# [WHAT YOU HAVE TO DO]
Write the listing out again, all of it, word for word.

# [DATA LINES]
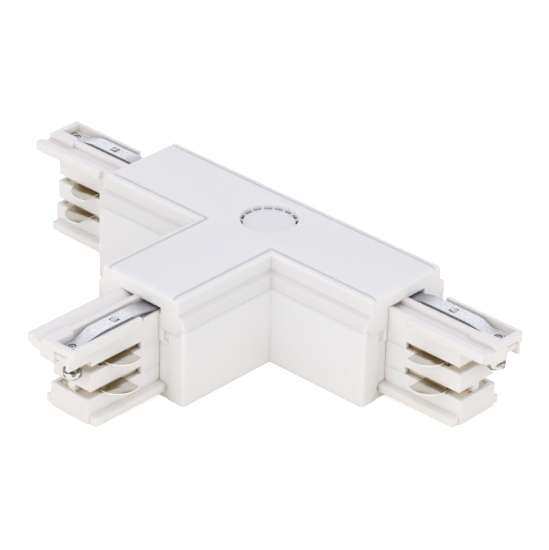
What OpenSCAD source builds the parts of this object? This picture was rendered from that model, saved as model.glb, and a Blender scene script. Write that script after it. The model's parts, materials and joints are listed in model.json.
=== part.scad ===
// T-shaped connector for a three-circuit lighting track.
// A two-piece housing carries three plug ends. Each plug end is described once, pointing
// along +X, with its wing side towards -Y, and is then turned or mirrored into place.
// The origin is on the underside, where the middle lines of the three arms meet.

/* [Housing] */
// Distance from the middle of the T to each end face
arm_len = 51.4; // [46:0.2:60]
// Half width of the base
body_half_w = 16.85; // [16.4:0.05:20]
// Overall height
body_h = 32.7; // [31:0.1:36]
// Half width of the raised crown of the cover
crown_half_w = 14.3; // [13.6:0.1:15]
// Thickness of the side walls and end walls
wall = 2; // [1.6:0.1:2.4]
// Thickness of the cover's roof
roof_t = 2; // [1.8:0.1:2.6]
// Height where the cover meets the base along the sides
parting_z = 23.5; // [22.6:0.1:24.2]
// Height where the two meet on the end faces
end_seam_z = 21.7; // [21:0.1:22.4]
// Rise of the slanted band from the side seam to the ledge
band_h = 3.9; // [3.4:0.1:4.2]
// How far the band leans in over that rise
band_lean = 0.95; // [0.5:0.05:1.4]
// Rounding of the upright corners
corner_r = 1.2; // [0.6:0.1:1.8]
// Rounding of the top edge at the end faces
end_edge_r = 1.8; // [1:0.1:2.4]
// Rounding of the crown's long edges
rim_r = 0.9; // [0.5:0.1:1.2]
// Width of the raised rim along the crown
rim_w = 1.55; // [1.3:0.05:2]
// Width of the groove between the rim and the plate
groove_w = 1; // [0.6:0.1:1.4]
// Depth of that groove
groove_d = 0.8; // [0.4:0.1:1.2]
// Height of the guide lip that reaches down inside the base
guide_h = 1.8; // [1:0.1:3]
// Thickness of the guide lip
guide_t = 1.1; // [0.8:0.1:1.4]
// Depth of the latch notches in the end faces
notch_depth = 1; // [0.6:0.1:1.6]
// Depth of the sunk strips below the notches
strip_depth = 0.4; // [0.2:0.1:0.8]

/* [Knock-out] */
// Diameter of the round knock-out in the roof
knock_d = 16.7; // [14:0.1:18]
// Depth of its sunk disc
knock_depth = 1.2; // [0.8:0.1:1.4]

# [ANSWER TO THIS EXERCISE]
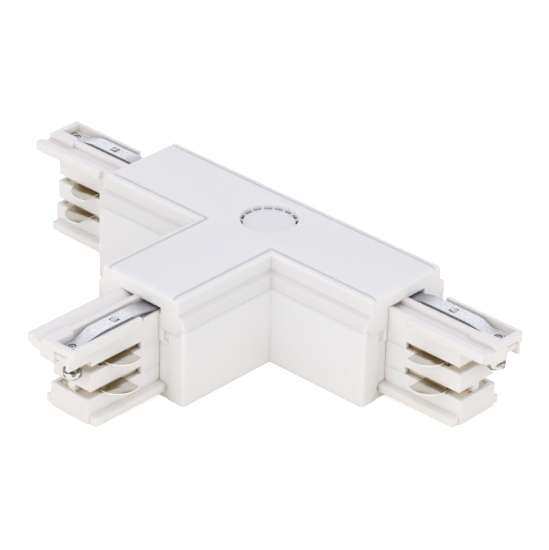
What OpenSCAD source builds the parts of this object? This picture was rendered from that model, saved as model.glb, and a Blender scene script. Write that script after it. The model's parts, materials and joints are listed in model.json.
=== part.scad ===
// T-shaped connector for a three-circuit lighting track.
// A two-piece housing carries three plug ends. Each plug end is described once, pointing
// along +X, with its wing side towards -Y, and is then turned or mirrored into place.
// The origin is on the underside, where the middle lines of the three arms meet.

/* [Housing] */
// Distance from the middle of the T to each end face
arm_len = 51.4; // [46:0.2:60]
// Half width of the base
body_half_w = 16.85; // [16.4:0.05:20]
// Overall height
body_h = 32.7; // [31:0.1:36]
// Half width of the raised crown of the cover
crown_half_w = 14.3; // [13.6:0.1:15]
// Thickness of the side walls and end walls
wall = 2; // [1.6:0.1:2.4]
// Thickness of the cover's roof
roof_t = 2; // [1.8:0.1:2.6]
// Height where the cover meets the base along the sides
parting_z = 23.5; // [22.6:0.1:24.2]
// Height where the two meet on the end faces
end_seam_z = 21.7; // [21:0.1:22.4]
// Rise of the slanted band from the side seam to the ledge
band_h = 3.9; // [3.4:0.1:4.2]
// How far the band leans in over that rise
band_lean = 0.95; // [0.5:0.05:1.4]
// Rounding of the upright corners
corner_r = 1.2; // [0.6:0.1:1.8]
// Rounding of the top edge at the end faces
end_edge_r = 1.8; // [1:0.1:2.4]
// Rounding of the crown's long edges
rim_r = 0.9; // [0.5:0.1:1.2]
// Width of the raised rim along the crown
rim_w = 1.55; // [1.3:0.05:2]
// Width of the groove between the rim and the plate
groove_w = 1; // [0.6:0.1:1.4]
// Depth of that groove
groove_d = 0.8; // [0.4:0.1:1.2]
// Height of the guide lip that reaches down inside the base
guide_h = 1.8; // [1:0.1:3]
// Thickness of the guide lip
guide_t = 1.1; // [0.8:0.1:1.4]
// Depth of the latch notches in the end faces
notch_depth = 1; // [0.6:0.1:1.6]
// Depth of the sunk strips below the notches
strip_depth = 0.4; // [0.2:0.1:0.8]

/* [Knock-out] */
// Diameter of the round knock-out in the roof
knock_d = 16.7; // [14:0.1:18]
// Depth of its sunk disc
knock_depth = 1.2; // [0.8:0.1:1.4]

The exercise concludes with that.